The storm was now less than 27 miles north of course and heading our way. It was another race to the stop at York.
The haze was so thick it was difficult to find the airport, especially since there was a small hump to the north of the
airport where we crossed. With the airport in sight we lined up for the final flyby then made the turn to Capital City for landing. We
let out a whoo-hoo then saw the terrain ahead. Pulling up fast, we made the call to the Capital City tower and were cleared
We were greeted at Capital City by our kids from Mobile. How much fun to see all of the girls with racer pictures on their
shirts. It was a happy landing. This was a tough race: some of the most challenging race conditions since
my first year in 2007 when we had to make it in to Canada amidst relatively low conditions. Time for a celebration dinner!
June 19th - Race Day 4: Wile Ellen
and I had a day off, touring the Hanover Pretzel Factory, many other racers were still hard at work. There were 15 race teams who
got stuck at Elko on nights 1 and 2 and another 4 teams who got snowed in at Pinedale on nights 1 and 2. We were fortunate
to escape when we did between the low clouds of early morning and the large black cloud that came in as a show stopper after we departed.
The teams continued to trickle in all day and the racers watched the Track Leaders
board intently as their friends were getting stopped yet again by the storms that were dogging the mid-west and now the east as they approached the terminus. About 4:30
pm local time, the last team who would register a finish crossed the line. It was the Baldwin Family Flyers. A cheer went
up from the crowd. By now we were al gathering back at the airport for the melt down party. But there was the grim reality
of all the team who would NOT finish: the first place team from 2013 - Classic 17, the Three Musketeers, Tookie and her
Wild Women - Classic 43; and the list went on. Only 33 teams made the 4 day grueling race. We were thankful to be counted
among those who finished.
But now was a time for celebration. There were any stories to tell of low ceilings,
snow, ice, tornadoes, ducking and dodging clouds, learning experiences and friendship to last a lifetime. It was also my designated birthday party; an, oh, what a celebration
June 20th - "The Call": The dream of every racer is to get "the
call". This is not the call from the judges saying you have a potential penalty, but the one from the officials saying that they want to inspect your airplane because you are it the top
12 race teams. We have before received the call and placed eleventh which was very hard so there is no guarantee but you know
you did OK in the grand scheme of things. In the wee hours of the morning it happened: the call came. That was the end of
sleep for me.

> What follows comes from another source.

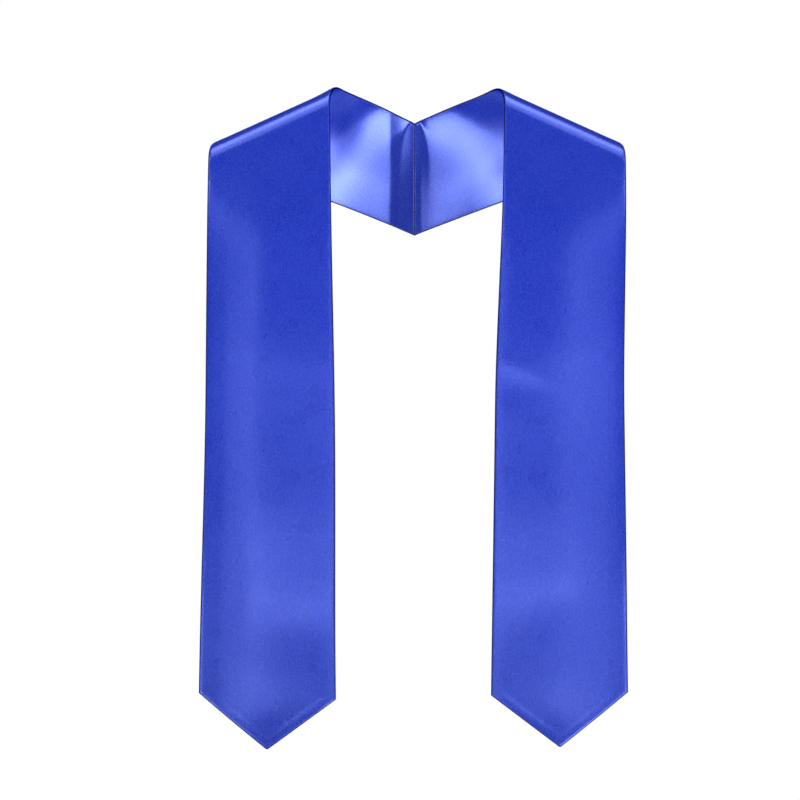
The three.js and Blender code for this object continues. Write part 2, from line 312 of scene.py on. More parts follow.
# The puckers drift a little instead of keeping step: by how many radians, and how fast. Then how far in from
# the seam they start.
PUCKER_DRIFT = 2.2
PUCKER_DRIFT_RATE = 310
PUCKER_START = 0.001

# How finely places are searched for and turns are added up.
HALVINGS = 40
TURN_STEPS = 2000

# A stitch: its rings and sides, its fullness in the middle and what it loses towards its ends, and how it
# arches over the seam and dips in.
STITCH_RINGS = 7
STITCH_SIDES = 6
STITCH_FULLNESS = 1.05
STITCH_TAPER = 0.6
STITCH_LIFT = 0.5
STITCH_DIP = 1.2

# Between which distances from an edge the painted shade along the pressed edges fades out, in metres, and the
# dull, dark look that this painted shade gives there.
PAINTED_EDGE_SHADE_START = 0.00045
PAINTED_EDGE_SHADE_END = 0.0018
EDGE_ROUGHNESS = 0.8
EDGE_METAL = 1

# The weave's patterns are drawn out along the strip, where distances count for only this share.
THREAD_SHARE = 0.1
STREAK_SHARE = 0.07
GRAIN_SHARE = 0.7

# Between which values of its patterns the weave goes from dark to pale and from glossy to dull.
TONE_RANGE = (0.44, 0.56)
MOTTLE_RANGE = (0.3, 0.7)

# How high the weave and the strands of the sewing thread stand, in metres.
WEAVE_HEIGHT = 0.0001
STRAND_HEIGHT = 0.00004

# The satin's shine. It is broad across the long threads and narrow along them.
SATIN_METAL = 0.25
FACE_ROUGHNESS = 0.28
BACKING_ROUGHNESS = 0.19
ROUGHNESS_SWING = 0.02
SATIN_SHADER = {
    "IOR": 1.9,
    "Specular IOR Level": 1,
    "Specular Tint": (0.55, 0.68, 1, 1),
    "Anisotropic": 0.55,
    "Anisotropic Rotation": 0.25,
    "Sheen Weight": 0.04,
    "Sheen Roughness": 0.4,
    "Sheen Tint": (0.3, 0.4, 1, 1),
}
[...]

Fortunately for Ellen she was already in blissful slumber. The swirl of questions ran in my head: how did we
really do? Could we have changed anything to make a more positive outcome? I wonder if I will have to be re-handicapped and
what will the number be?
Early morning could not come soon enough. I was awake anyway so we might as well go to
the airport for inspection. Upon arrival we got the news that we would also be handicapped. Even better, I hope. The last
time I was re-handicapped the handicap went up and the score went down. Bad, very bad because several places can be determined
by the smallest difference in scores. I flew with Laura then I was the check pilot for team 36. Now we wait. The weather was beautiful and
clear. Where have blue skies been the last few days?
June 21st - And the winner is ....: Not so fast ... no announcement
yet. Today is the last of the briefings or more appropriately, debriefings. They went well this morning although, true to
form, they were not brief. This "longing" was followed by the ARC board meeting and youth and aviation activities
at the airport. The Mobile girls are still here and we got them together with the local PA youth. All flew Young Eagles flights
and got to meet the racers and get autographs signed. It has been a long day and we still have hours to go before the banquet.
We remain hopeful for a high placement.
The read off the names of all awards before the top 10. We did not hear our names for the leg prizes so we new
we made it; but where. The announcement finally came: we won 7th place in the race! We were thrilled as it is much better
than we thought. It was a tough race with uncertain weather and we were happy to be among the medal winners this year.
June 22nd - Homeward Bound: We have been gone for more than a month. It was fun. It was a
real learning experience; but it was time to go home. We launched just after 0730 IFR into mixed skies. We climbed to 8000' to get above the cloudy layer and catch
whatever tailwinds were available. Our first stop would be in Brunswick, GA. We were hoping it would not be the last as afternoon
flights into FL are iffy at best.
As we checked the weather we saw a large mass building west of Orlando. This
was typical for this time of year but we did not think it would pose a problem for a central FL routing. By the time we landed in KBQK, the mass had exploded and was covering the
entire Orlando area and encroaching toward the east. We would make a fast stop and try to beat it to the coast to cross. If
not, we would be remaining in the Daytona area until the storm passed. We used racing speed to get along with the program.
Even then, we deviated a good 10 to 20 degrees to the east out over the water for a better ride and better tailwinds. We dodged
the worst of the storm then headed back over land to bob and weave our way through the buildups until we had LaBelle in sight. We landed before 1400 encountering
just a drop of rain along the way. It was good to be back!